UR helped spark its rise by working with lifestyle platform rednote to analyze how UR girls dress - even though UR girls live in dense, hyper-urban environments, they’re looking to break free, at least stylistically. For office workers stuck in gray cubicles and subway crowds, a little bohemian flair (think breezy blouses, fringe accents, relaxed patterns) brings a sense of personal freedom. One statement piece is enough to turn Monday into something softer and more expressive.

 

Identifying demand is only the beginning. The real magic is how UR responds - with a system built around Buyer-Led Design + AI Prediction.

 

Founder Li Mingguang introduced a unique model called the Buyer-Centric System. Unlike traditional fashion brands where designers call the shots, at UR, buyers lead product direction, and designers help realize the vision. Because designers often create through a personal lens - what they find beautiful or innovative. But if that doesn’t align with consumer preferences, the results can be unsold inventory and tanked sales. In fast fashion, that’s a risk brands can’t afford.

 

Buyers, on the other hand, act as trend sensors. They understand what consumers are willing to pay for, what’s trending online, and what combinations of style + price = a hit. They’re the ones who translate vague style desires into sellable garments.

 

UR has built an in-house digital system that creates hyper-detailed profiles of both its customers and the wider market. Using AI, the system analyzes social media trends, influencer outfit data, color palettes, fabrics, cuts, and pattern preferences. It detects subtle shifts in consumer taste - often before they show up in sales reports.

 

UR doesn’t do this alone. It partners with rednote, Taobao, and Tmall, using their massive data sets to co-develop product insights. That Boho trend we just mentioned? It was a direct result of these cross-platform collaborations, backed by algorithmic pattern recognition and social listening.

 

This isn’t just about predicting what’s in - it’s about boosting the hit rate of new designs, so more products fly off the racks and fewer end up in clearance bins.

 

 

Fashion is a fiercely competitive game.

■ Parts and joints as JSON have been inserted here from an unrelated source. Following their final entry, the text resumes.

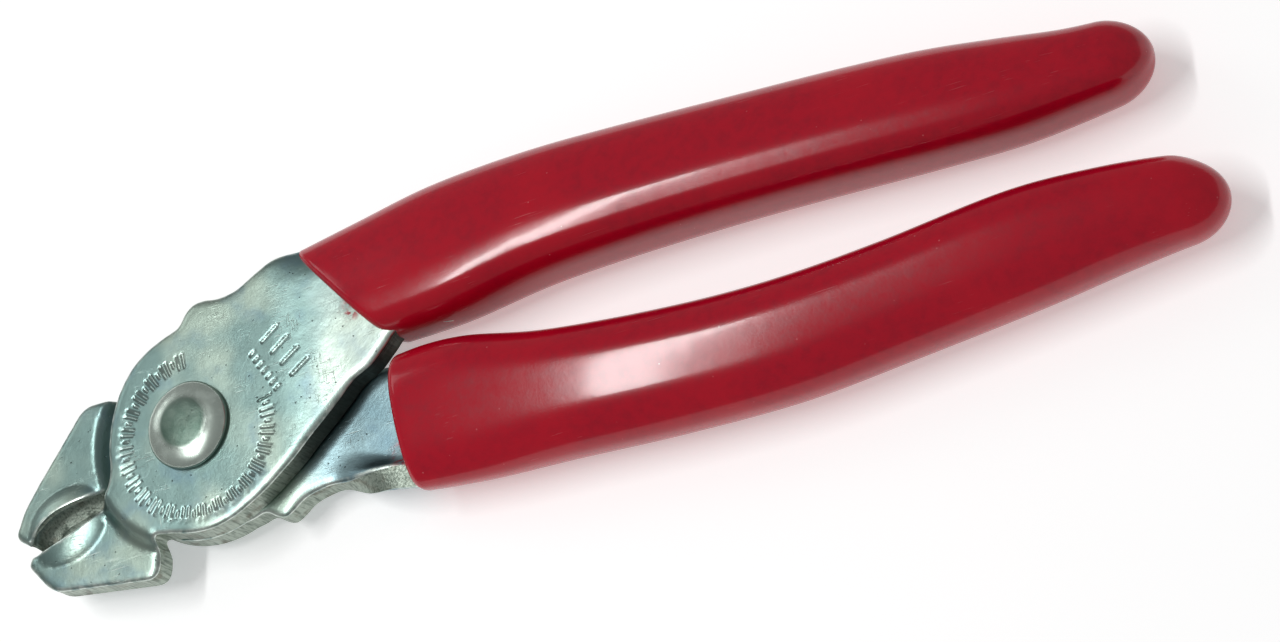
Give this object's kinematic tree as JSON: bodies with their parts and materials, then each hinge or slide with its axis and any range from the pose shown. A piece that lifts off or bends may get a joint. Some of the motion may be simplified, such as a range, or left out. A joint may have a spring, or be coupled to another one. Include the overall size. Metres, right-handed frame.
{
  "type": "fencing pliers",
  "caption": "Ring-closing fencing pliers with side-angled grooved jaws, a riveted lap pivot and thick smooth sleeved handles.",
  "frame": {"origin": "on the pivot axis, at the flat end of the rivet's tail, on the plane the tool lies on", "axes": "+X from the pivot towards the ends of the handles, +Y across the handles towards the handle that belongs to the lower jaw, +Z along the pivot axis towards the rivet's head"},
  "size_m": [0.1886, 0.0487, 0.0143],
  "materials": {
    "plated_steel": "zinc-plated stamped steel, satin, with fine scratches and pits",
    "rivet_steel": "zinc-plated cold-headed steel, slightly rough on the flattened top",
    "grip_vinyl": "thick glossy crimson vinyl with a soft uneven skin"
  },
  "bodies": {
    "front_half": {"front_lever": "plated_steel", "pivot_rivet": "rivet_steel", "upper_grip": "grip_vinyl"},
    "rear_half": {"rear_lever": "plated_steel", "lower_grip": "grip_vinyl"}
  },
  "joints": [
    {"name": "pivot_hinge", "type": "hinge", "parent": "front_half", "child": "rear_half", "pos_m": [0, 0, 0.00705], "axis": [0, 0, 1], "range_deg": [-50, 2.8]}
  ]
}
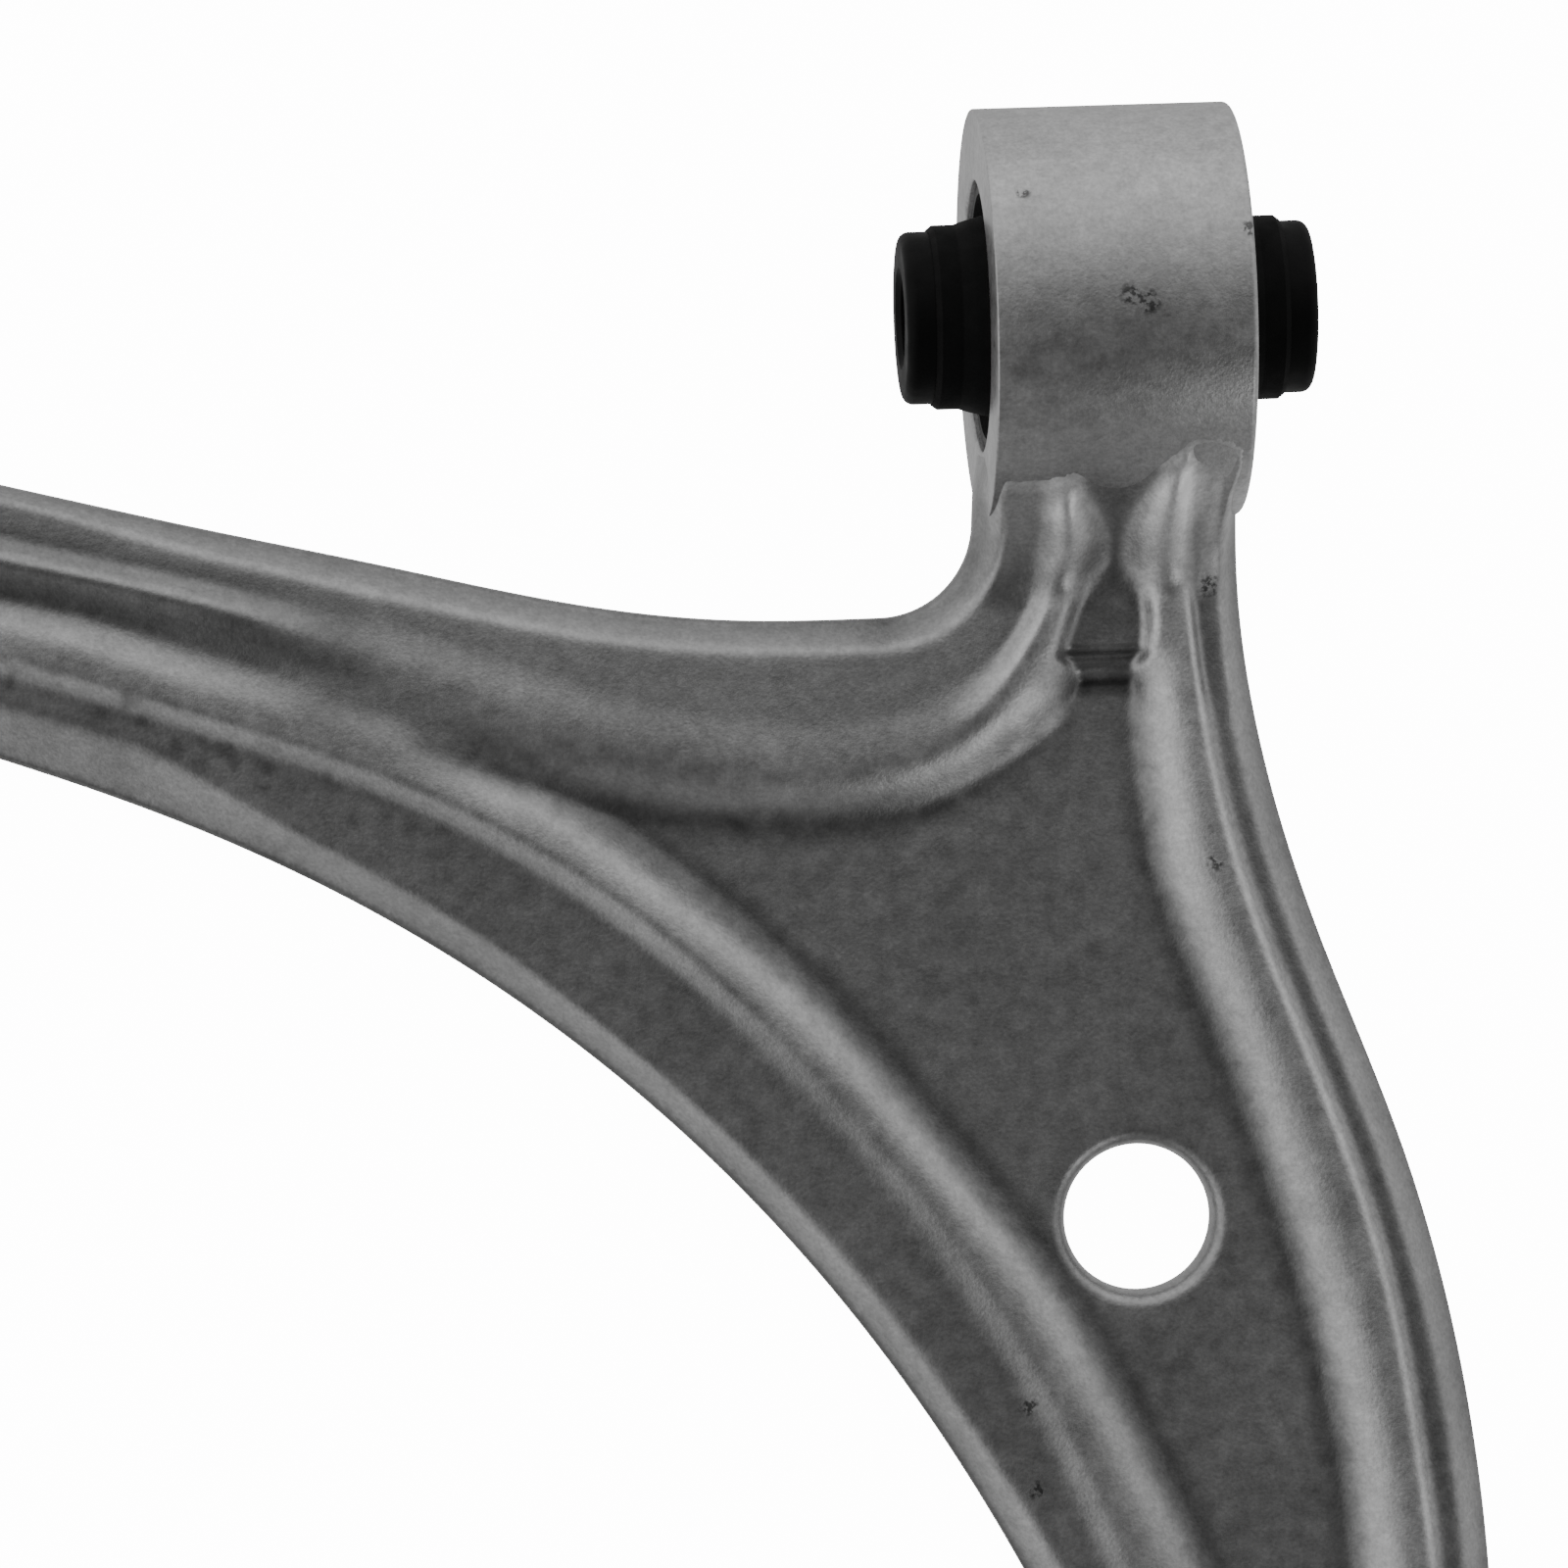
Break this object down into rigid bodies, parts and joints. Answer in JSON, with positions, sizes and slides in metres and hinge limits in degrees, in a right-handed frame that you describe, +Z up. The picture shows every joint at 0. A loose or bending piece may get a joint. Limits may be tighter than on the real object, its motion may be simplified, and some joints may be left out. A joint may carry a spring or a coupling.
{
  "type": "control arm",
  "caption": "Forged L-shaped lower control arm with ribs and a lightening hole, a plain front bush, a fluid-filled rear bush and a pressed-in ball joint.",
  "frame": {"origin": "centre of the front bush's bolt bore, in the forging's parting plane", "axes": "+X along the front bush's bore, towards the front of the car; +Y inboard, away from the ball joint; +Z up, the way the ball stud points"},
  "size_m": [0.365, 0.3826, 0.1085],
  "materials": {
    "forged_aluminium": "shot-blasted forging skin, satin",
    "sleeve_steel": "drawn and phosphated",
    "bush_rubber": "matte",
    "dark_steel": "black phosphate",
    "cage_plastic": "glass-filled nylon, moulded",
    "channel_plastic": "natural nylon, moulded",
    "stop_plastic": "glass-filled nylon, moulded",
    "core_aluminium": "extruded, turned ends",
    "cartridge_steel": "turned, grey zinc flake coating",
    "spring_steel": "oiled spring steel",
    "race_plastic": "natural acetal",
    "preload_rubber": "matte",
    "stud_steel": "ground",
    "boot_rubber": "satin",
    "zinc_steel": "bright zinc"
  },
  "bodies": {
    "arm": {"arm_forging": "forged_aluminium", "front_bush_outer_sleeve": "sleeve_steel", "front_bush_rubber": "bush_rubber", "rear_bush_outer_can": "sleeve_steel", "rear_bush_cage": "cage_plastic", "rear_bush_channel_ring": "channel_plastic", "rear_bush_rubber": "bush_rubber", "ball_joint_housing": "cartridge_steel", "ball_joint_circlip": "spring_steel", "ball_race_cup": "race_plastic", "ball_preload_disc": "preload_rubber", "ball_joint_cover_plate": "cartridge_steel", "boot_housing_ring": "spring_steel"},
    "front_sleeve": {"front_bush_inner_sleeve": "dark_steel"},
    "rear_core": {"rear_bush_core": "core_aluminium", "rear_bush_travel_stop": "stop_plastic"},
    "boot": {"dust_boot": "boot_rubber"},
    "boot_neck": {"boot_stud_ring": "spring_steel"},
    "stud": {"ball_stud": "stud_steel", "castle_nut": "zinc_steel", "cotter_pin": "zinc_steel"}
  },
  "joints": [
    {"name": "front_bush_twist", "type": "hinge", "parent": "arm", "child": "front_sleeve", "pos_m": [0, 0, 0], "axis": [1, 0, 0], "range_deg": [-20, 20], "stiffness_Nm_per_rad": 80},
    {"name": "rear_bush_tilt", "type": "hinge", "parent": "arm", "child": "rear_core", "pos_m": [-0.262, -0.019, 0], "axis": [1, 0, 0], "range_deg": [-10, 10], "stiffness_Nm_per_rad": 150, "deforming": ["rear_bush_rubber"]},
    {"name": "ball_tilt_x", "type": "hinge", "parent": "arm", "child": "boot", "pos_m": [0.034, -0.322, -0.009], "axis": [1, 0, 0], "range_deg": [-20, 20], "deforming": ["dust_boot"]},
    {"name": "ball_tilt_y", "type": "hinge", "parent": "boot", "child": "boot_neck", "pos_m": [0.034, -0.322, -0.009], "axis": [0, 1, 0], "range_deg": [-12, 12], "deforming": ["dust_boot"]},
    {"name": "stud_spin", "type": "hinge", "parent": "boot_neck", "child": "stud", "pos_m": [0.034, -0.322, -0.009], "axis": [0, 0, 1], "continuous": true}
  ]
}
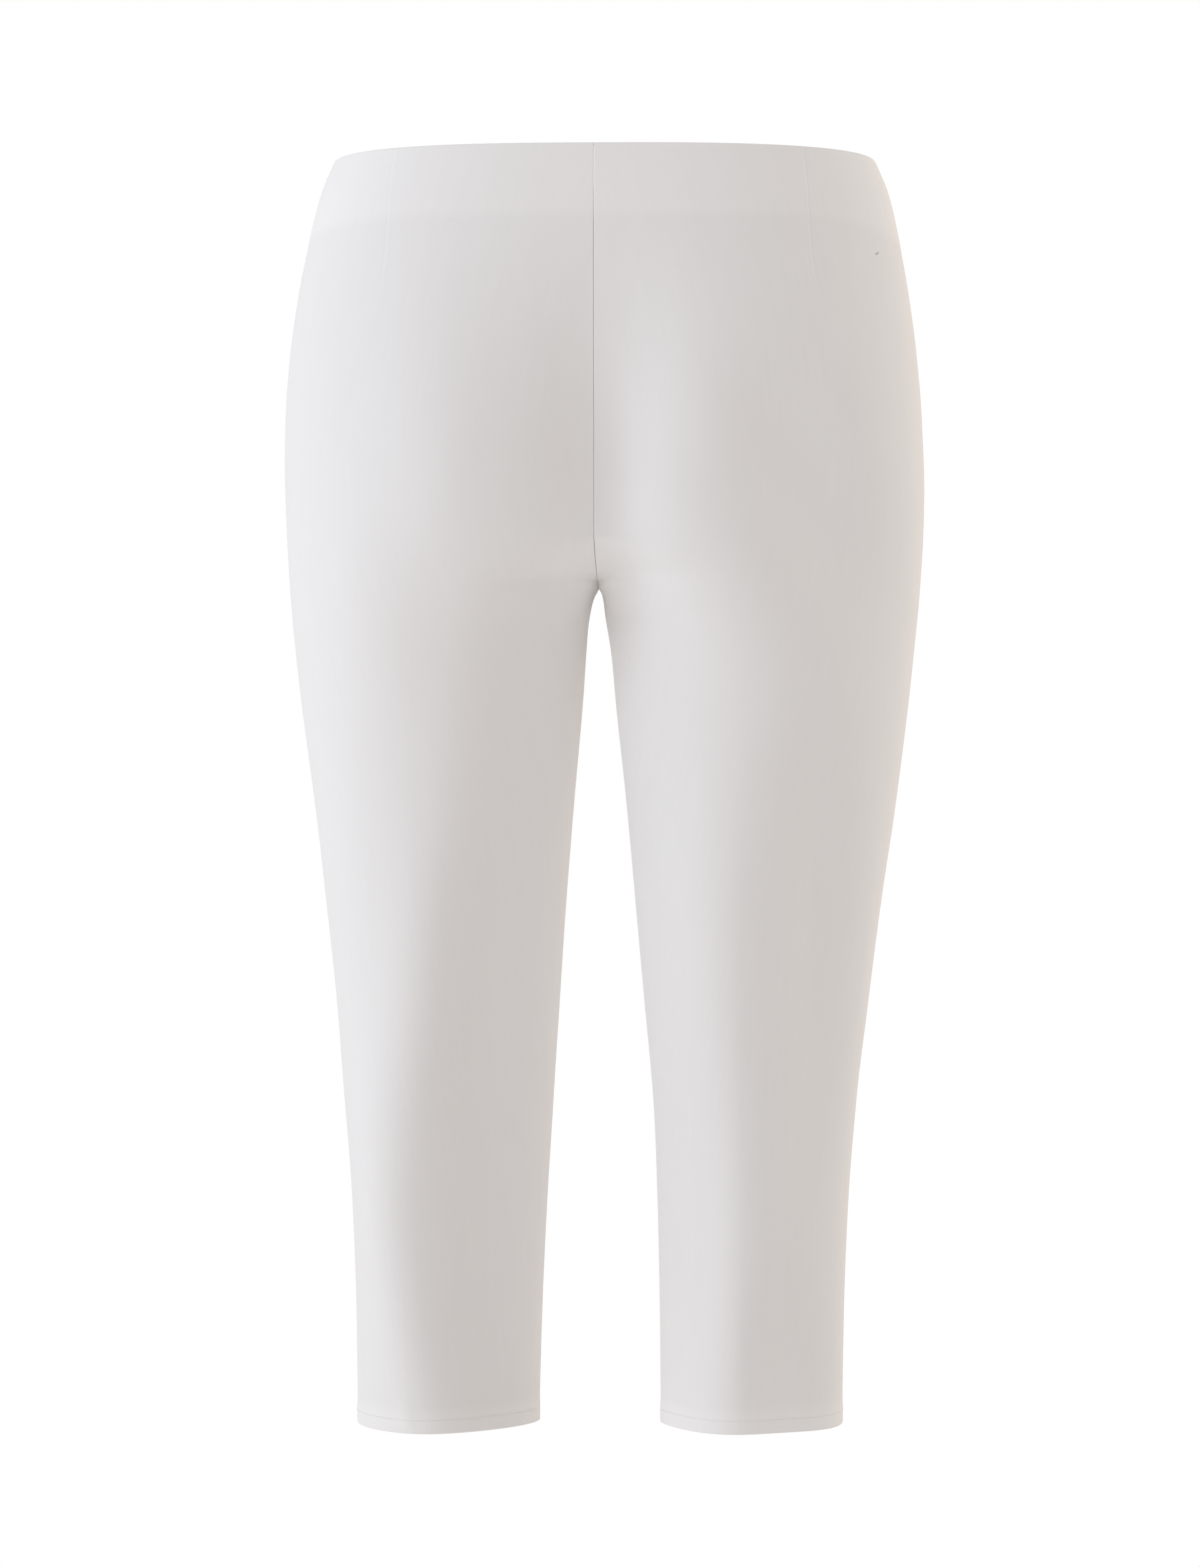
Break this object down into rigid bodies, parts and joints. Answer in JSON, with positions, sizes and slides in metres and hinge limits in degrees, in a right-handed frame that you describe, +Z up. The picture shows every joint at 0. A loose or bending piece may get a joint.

But fast fashion? That’s a whole other beast. The pace is brutal, the stakes are high, and consumer taste changes faster than the seasons. For UR, the only way forward is to keep moving.

 

The entire company operates like a well-oiled engine - powered by style and technology, driven by agility. And that momentum? It’s what keeps others chasing in its wake.

 

Next year, UR will celebrate its 20th anniversary.

 

Its founder, Li Mingguang, once said: “Most Chinese fashion brands only get 20 good years.”

 

But to many observers, it feels like UR is just getting started. Two decades of groundwork - from supply chains to design teams to digital systems - are finally paying off. And now, the brand is setting its sights even higher.